What the task asks –
Below is a listing; reproduce each line of it exactly.

Collected data –
========================================================================

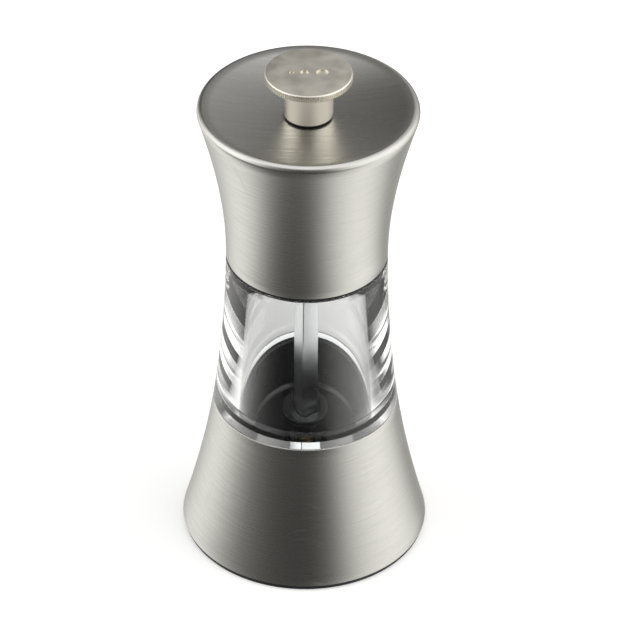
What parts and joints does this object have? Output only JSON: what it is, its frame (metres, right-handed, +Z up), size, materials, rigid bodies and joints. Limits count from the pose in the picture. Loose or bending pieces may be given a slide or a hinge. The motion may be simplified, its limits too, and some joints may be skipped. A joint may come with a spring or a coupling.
{
  "type": "pepper mill",
  "caption": "Waisted hand pepper mill with steel crown and base, clear hopper, square drive shaft and a knurled knob that sets the grind.",
  "frame": {"origin": "centre of the face that the mill stands on", "axes": "+Z up along the mill's axis; the carrier's window faces -Y"},
  "size_m": [0.066, 0.066, 0.1439],
  "materials": {
    "brushed_steel": "satin brushed round the body",
    "clear_acrylic": "clear polished acrylic",
    "black_plastic": "glossy black moulded plastic",
    "gloss_black": "glossy black moulded plastic",
    "foot_rubber": "matte black",
    "seal_black": "matte black",
    "zinc_steel": "zinc plated",
    "shaft_metal": "drawn bar, light satin",
    "spring_steel": "golden passivated wire",
    "ceramic": "light grey ceramic",
    "satin_nickel": "satin nickel plate, warm"
  },
  "bodies": {
    "housing": {"foot_ring": "foot_rubber", "base_shell": "brushed_steel", "base_insert": "black_plastic", "clear_body": "clear_acrylic", "carrier": "black_plastic", "burr_housing": "black_plastic", "housing_screw_1": "zinc_steel", "housing_screw_2": "zinc_steel", "housing_screw_3": "zinc_steel", "stator_burr": "ceramic"},
    "drive": {"drive_collar": "gloss_black", "spring_seat": "zinc_steel"},
    "spindle": {"spindle": "shaft_metal", "rotor_burr": "ceramic", "rotor_core": "black_plastic", "rotor_washer": "zinc_steel", "rotor_nut": "zinc_steel", "spring": "spring_steel"},
    "crown": {"crown_shell": "brushed_steel", "crown_liner": "black_plastic", "drive_bush": "zinc_steel", "glide_ring": "seal_black"},
    "knob": {"knob": "satin_nickel", "knob_washer": "seal_black"}
  },
  "joints": [
    {"name": "crown_turn", "type": "hinge", "parent": "housing", "child": "drive", "pos_m": [0, 0, 0.035], "axis": [0, 0, 1], "continuous": true},
    {"name": "grind_set", "type": "slide", "parent": "drive", "child": "spindle", "axis": [0, 0, 1], "range_m": [-0.0008, 0.0008], "deforming": ["spring"]},
    {"name": "crown_lift", "type": "slide", "parent": "drive", "child": "crown", "axis": [0, 0, 1], "range_m": [0, 0.06]},
    {"name": "knob_turn", "type": "hinge", "parent": "crown", "child": "knob", "pos_m": [0, 0, 0.135], "axis": [0, 0, 1], "range_deg": [-360, 360]}
  ],
  "couplings": [
    {"joint": "grind_set", "follows": "knob_turn", "m_per_rad": -0.00012732}
  ]
}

========================================================================

Answer in full –
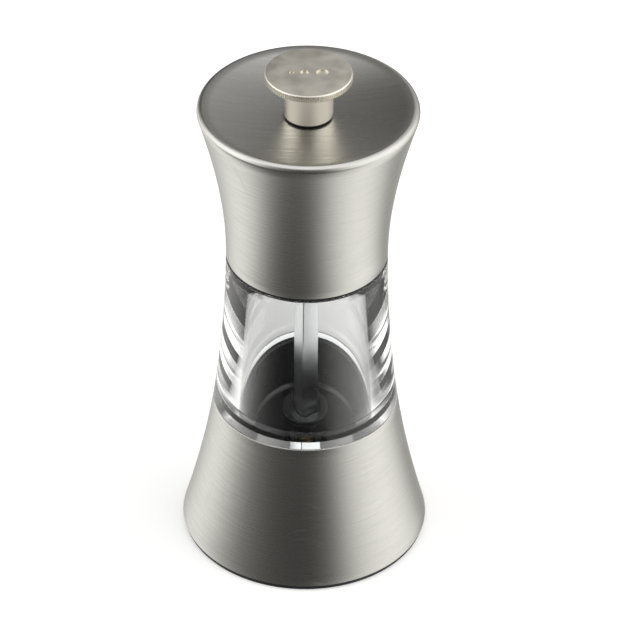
What parts and joints does this object have? Output only JSON: what it is, its frame (metres, right-handed, +Z up), size, materials, rigid bodies and joints. Limits count from the pose in the picture. Loose or bending pieces may be given a slide or a hinge. The motion may be simplified, its limits too, and some joints may be skipped. A joint may come with a spring or a coupling.
{
  "type": "pepper mill",
  "caption": "Waisted hand pepper mill with steel crown and base, clear hopper, square drive shaft and a knurled knob that sets the grind.",
  "frame": {"origin": "centre of the face that the mill stands on", "axes": "+Z up along the mill's axis; the carrier's window faces -Y"},
  "size_m": [0.066, 0.066, 0.1439],
  "materials": {
    "brushed_steel": "satin brushed round the body",
    "clear_acrylic": "clear polished acrylic",
    "black_plastic": "glossy black moulded plastic",
    "gloss_black": "glossy black moulded plastic",
    "foot_rubber": "matte black",
    "seal_black": "matte black",
    "zinc_steel": "zinc plated",
    "shaft_metal": "drawn bar, light satin",
    "spring_steel": "golden passivated wire",
    "ceramic": "light grey ceramic",
    "satin_nickel": "satin nickel plate, warm"
  },
  "bodies": {
    "housing": {"foot_ring": "foot_rubber", "base_shell": "brushed_steel", "base_insert": "black_plastic", "clear_body": "clear_acrylic", "carrier": "black_plastic", "burr_housing": "black_plastic", "housing_screw_1": "zinc_steel", "housing_screw_2": "zinc_steel", "housing_screw_3": "zinc_steel", "stator_burr": "ceramic"},
    "drive": {"drive_collar": "gloss_black", "spring_seat": "zinc_steel"},
    "spindle": {"spindle": "shaft_metal", "rotor_burr": "ceramic", "rotor_core": "black_plastic", "rotor_washer": "zinc_steel", "rotor_nut": "zinc_steel", "spring": "spring_steel"},
    "crown": {"crown_shell": "brushed_steel", "crown_liner": "black_plastic", "drive_bush": "zinc_steel", "glide_ring": "seal_black"},
    "knob": {"knob": "satin_nickel", "knob_washer": "seal_black"}
  },
  "joints": [
    {"name": "crown_turn", "type": "hinge", "parent": "housing", "child": "drive", "pos_m": [0, 0, 0.035], "axis": [0, 0, 1], "continuous": true},
    {"name": "grind_set", "type": "slide", "parent": "drive", "child": "spindle", "axis": [0, 0, 1], "range_m": [-0.0008, 0.0008], "deforming": ["spring"]},
    {"name": "crown_lift", "type": "slide", "parent": "drive", "child": "crown", "axis": [0, 0, 1], "range_m": [0, 0.06]},
    {"name": "knob_turn", "type": "hinge", "parent": "crown", "child": "knob", "pos_m": [0, 0, 0.135], "axis": [0, 0, 1], "range_deg": [-360, 360]}
  ],
  "couplings": [
    {"joint": "grind_set", "follows": "knob_turn", "m_per_rad": -0.00012732}
  ]
}